What metrics indicate a healthy compensation program?

Good metrics to track include market competitiveness (compa-ratio), internal pay equity, pay compression, retention, time-to-fill, employee engagement, and employee understanding of pay decisions. Payscale can help organizations track these metrics over time and spot emerging issues as well as perform merit modeling for budget recommendations. A healthy program supports attraction, retention, engagement, and trust, not just cost control.

What role should technology or AI play in compensation decisions?

Compensation technology is evolving rapidly, and AI is going to accelerate the compensation management industry. Artificial intelligence has the potential to improve speed, consistency, and accuracy, elevating insights and guiding strategy. However, it is not a replacement for human judgment. Payscale has the potential to revolutionize tasks like job matching, market pricing, pay equity analysis, and scenario planning while maintaining explainability and governance. The goal is making better decisions at scale.

How do we best explain pay decisions to employees?

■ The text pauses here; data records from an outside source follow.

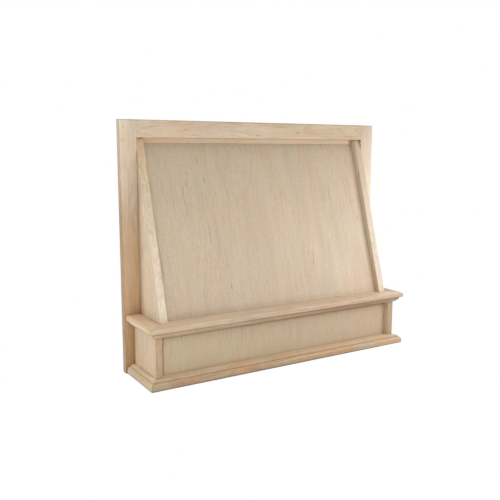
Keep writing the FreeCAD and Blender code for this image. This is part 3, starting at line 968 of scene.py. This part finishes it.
dress_all({
    "slope_panel": dict(
        grain="slope", cut=(0.05, 0.35, 13.0), colour=(0.509, 0.409, 0.300), bands=1.2,
        streaks=1.1, mottle=1.3, rings=0.0, flecks=1.0, blush=0.05, straw=0.02,
        corner_shade=(0.93, 0.91, 0.88), middle=(-0.03, 0.02, 0.347),
        # the drift paints the panel darker towards its top, in the rail's shade, and the last mark
        # is painted shade beside the left side board
        drift=((0.03, 0, -0.58), (0.03, 0, -0.59), (0.03, 0, -0.67)),
        marks=[((-214.8, 55.4, 481.4), (1.8, 6, 9.0), 0, line_tone),
               ((-84.7, 46.6, 451.7), (1.1, 6, 26.0), 0, line_tone),
               ((-212.5, -30.4, 193.0), (1.3, 6, 16.0), 0, line_tone),
               ((36.1, 60.4, 498.0), (1.2, 6, 12.0), 0, line_tone),
               ((-329.5, 0, 350.0), (6, 900, 1600), 0, (0.78, 0.72, 0.65))]),
    "apron_front_panel": dict(
        grain="up", cut=(-0.08, 0.41, 14.3), colour=(0.592, 0.475, 0.334), bands=0.3,
        streaks=1.1, mottle=0.8, rings=0.0, flecks=0.4, blush=0.06, straw=0.03,
        corner_shade=(0.88, 0.84, 0.78), middle=(-0.03, 0, 0.07),
        drift=((-0.19, 0, -0.6), (-0.28, 0, -0.8), (-0.23, 0, -0.9)),
        marks=[((-338.5, -72.0, 70.0), (7, 60, 400), 0, seam_shade),
               ((0, -72.0, 113.0), (end_to_end, 60, 8), 0, seam_shade)]),
    "top_cleat": dict(
        grain="across", cut=(-0.535, 0.10, 15.1), colour=(0.575, 0.466, 0.332), blush=0.12,
        rings=0.0, flecks=0.3, middle=(0, 0, 0.55),
        drift=((-0.18, 0, 0), (-0.25, 0, 0), (-0.3, 0, 0)),
        marks=[((-195.8, 75.6, 554.0), (5, 8, 9), 0, (0.9, 0.87, 0.83))]),
})

# %% [markdown]
# ## The inside
#
# Behind the show faces, nailers, ledges, a rib and glue blocks of softwood hold the boards, and
# birch dowels join the frame. Nobody sands these. They could be left plain, but the hood front is
# also looked at from behind, so they get the same finish with wide rings, a stronger contrast and
# a coarser surface. Each piece is cut a step further along one log.

# %% Dress the inside
softwood = (0.62, 0.50, 0.34)
birch = (0.64, 0.53, 0.38)
first_cut = (0.05, 0.08, 17.0)
cut_step = (0.012, 0.009, 0.8)
dowel_cut = (0.1, 0.1, 26.0)
inner_boards = {
    "foot_rail": "across", "left_panel_nailer": "slope", "right_panel_nailer": "slope",
    "panel_centre_rib": "slope", "front_liner_ledge": "across", "left_liner_ledge": "back",
    "right_liner_ledge": "back", "left_glue_block": "up", "right_glue_block": "up",
}
for number, (name, grain) in enumerate(inner_boards.items()):
    cut = [start + step * number for start, step in zip(first_cut, cut_step)]
    dress(name, maple(name, grain, cut, softwood, bands=1.6, streaks=1.4, rings=1.8, flecks=0.2,
                      contrast=0.12, roughness=(0.55, 0.7), grain_depth=0.2))
dress("frame_dowels", maple("frame_dowels", "across", dowel_cut, birch))
print("inner boards:", len(inner_boards))

# %% [markdown]
# ## Metal of the screws and brads
#
# Zinc plate is made of crystals that give it a faint cloudy bloom, and a turned or drawn shank
# has fine marks round it or along it. Both metals could be one flat grey, but what makes them
# read as metal is a roughness that changes from place to place. One group makes the bloom and
# the marks for both, and each metal brings its own two tints.

# %% Metal group
bloom_fineness = 900
bloom_roughness = 0.16
marks_fineness = 4000
marks_stretch = (0.3, 1, 1)

metal_group, given, made = open_group(
    "fastener_metal",
    [("Place", "vector"), ("Bright", "colour"), ("Dull", "colour"), ("Grain", "value")],
    [("Colour", "colour"), ("Roughness", "value"), ("Height", "value")])
tree = metal_group
bloom = ramp(tree, cloud(tree, given["Place"], bloom_fineness, detail=3), low=0.35, high=0.65)
turned = cloud(tree, stretch(tree, given["Place"], marks_stretch), marks_fineness, detail=1)
rough = sum_up(tree, "MULTIPLY_ADD", bloom, bloom_roughness, given["Grain"])
feed(tree, made["Colour"], blend(tree, bloom, given["Bright"], given["Dull"]))
feed(tree, made["Roughness"], rough)
feed(tree, made["Height"], turned)
print("metal group with", len(tree.nodes), "nodes")

# %% [markdown]
# ## Screws and brads
#
# The screws are zinc-plated, a pale and slightly yellow metal, and the brads are plain drawn
# steel, which is darker and smoother. Grey paint with a gloss would never look right: both are
# all metal, so their colour is the tint of what they reflect.

# %% Metal finishes
metal_bump = 0.15
metal_rise = 0.05 * mm


def metal(name, bright, dull, grain):
    finish = bpy.data.materials.new(name)
    finish.use_nodes = True
    tree = finish.node_tree
    shader = tree.nodes["Principled BSDF"]
    shader.inputs["Metallic"].default_value = 1.0
    surface = add_node(tree, "ShaderNodeTexCoord").outputs
    figure = use(tree, metal_group, Place=surface["Object"], Bright=(*bright, 1),
                 Dull=(*dull, 1), Grain=grain)
    feed(tree, shader.inputs["Base Color"], figure["Colour"])
    feed(tree, shader.inputs["Roughness"], figure["Roughness"])
    bump = add_node(tree, "ShaderNodeBump")
    bump.inputs["Strength"].default_value = metal_bump
    bump.inputs["Distance"].default_value = metal_rise
    feed(tree, bump.inputs["Height"], figure["Height"])
    feed(tree, shader.inputs["Normal"], bump.outputs[0])
    return finish


zinc = metal("zinc_plate", bright=(0.70, 0.68, 0.60), dull=(0.54, 0.53, 0.48), grain=0.40)
drawn_steel = metal("drawn_steel", bright=(0.56, 0.55, 0.53), dull=(0.40, 0.39, 0.38), grain=0.28)
for name in steel_pieces:
    dress(name, drawn_steel if name.endswith("_brads") else zinc)
print("metal pieces:", len(steel_pieces))

# %% [markdown]
# ## Putty
#
# The putty in the brad holes is a fine, matt paste with wood dust in it. One flat brown would do
# for such small spots, but seen from close by the dust gives it two tones. A fine cloud mixes
# them and makes the darker places a little rougher.

# %% Putty finish
putty_light = (0.50, 0.37, 0.24, 1)
putty_dark = (0.40, 0.29, 0.18, 1)
dust_fineness = 1500

putty_finish = bpy.data.materials.new("wood_putty")
putty_finish.use_nodes = True
tree = putty_finish.node_tree
shader = tree.nodes["Principled BSDF"]
surface = add_node(tree, "ShaderNodeTexCoord").outputs
paste = ramp(tree, cloud(tree, surface["Object"], dust_fineness, detail=3), low=0.35, high=0.7)
rough = ramp(tree, paste, low=0.0, high=1.0, low_out=0.62, high_out=0.8)
feed(tree, shader.inputs["Base Color"], blend(tree, paste, putty_light, putty_dark))
feed(tree, shader.inputs["Roughness"], rough)
putty_mesh.materials.append(putty_finish)
print("putty finish on", putty.name)
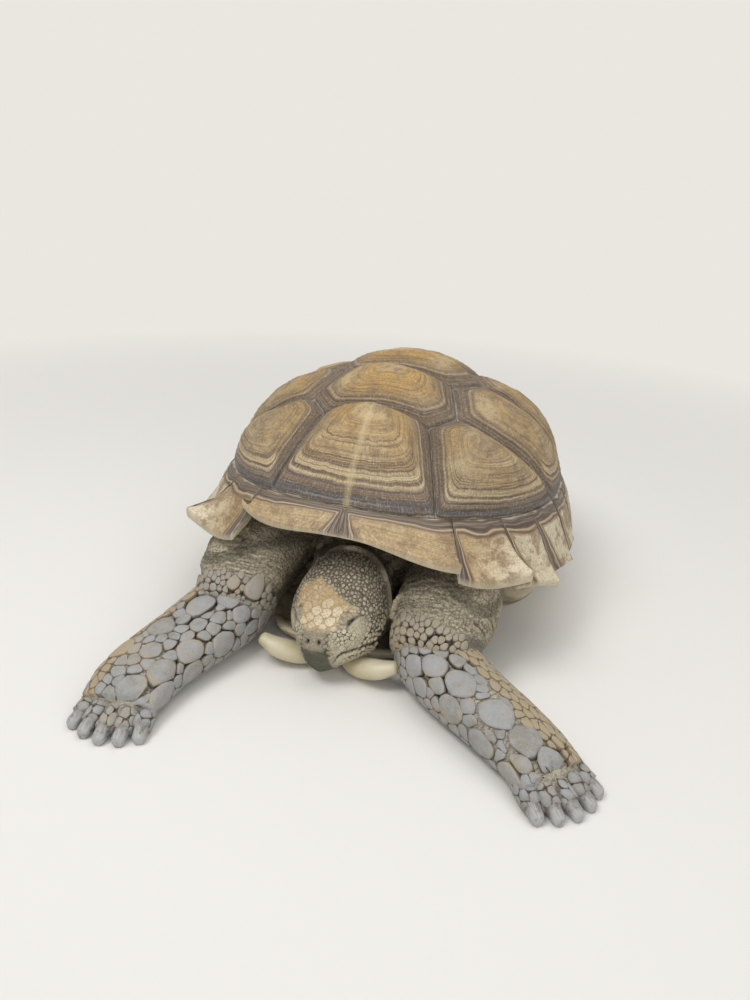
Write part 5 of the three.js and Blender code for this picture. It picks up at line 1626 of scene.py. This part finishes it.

Pay communications are an essential part of compensation management. Employees want to understand how market data, role scope, skills, performance, inflation, location, and internal equity factor into decisions — even if the answer isn’t the one they hoped for. Clear explanation of salary ranges, where an employee sits within the range, and what drives movement over time builds trust and reduces speculation.

Payscale research
consistently shows that transparency about how pay is determined has a stronger impact on trust and engagement than the absolute pay level itself, making manager readiness and consistent messaging just as important as the numbers.

According to the 2026 Compensation Best Practices Report, 40% of organizations say that pay communications are handled on a case-by-case basis, mostly through managers. However, the best practice is proactive, transparent communication explaining the reasons with evergreen resources always available and thorough total rewards statements or total cash compensation statements for each employee.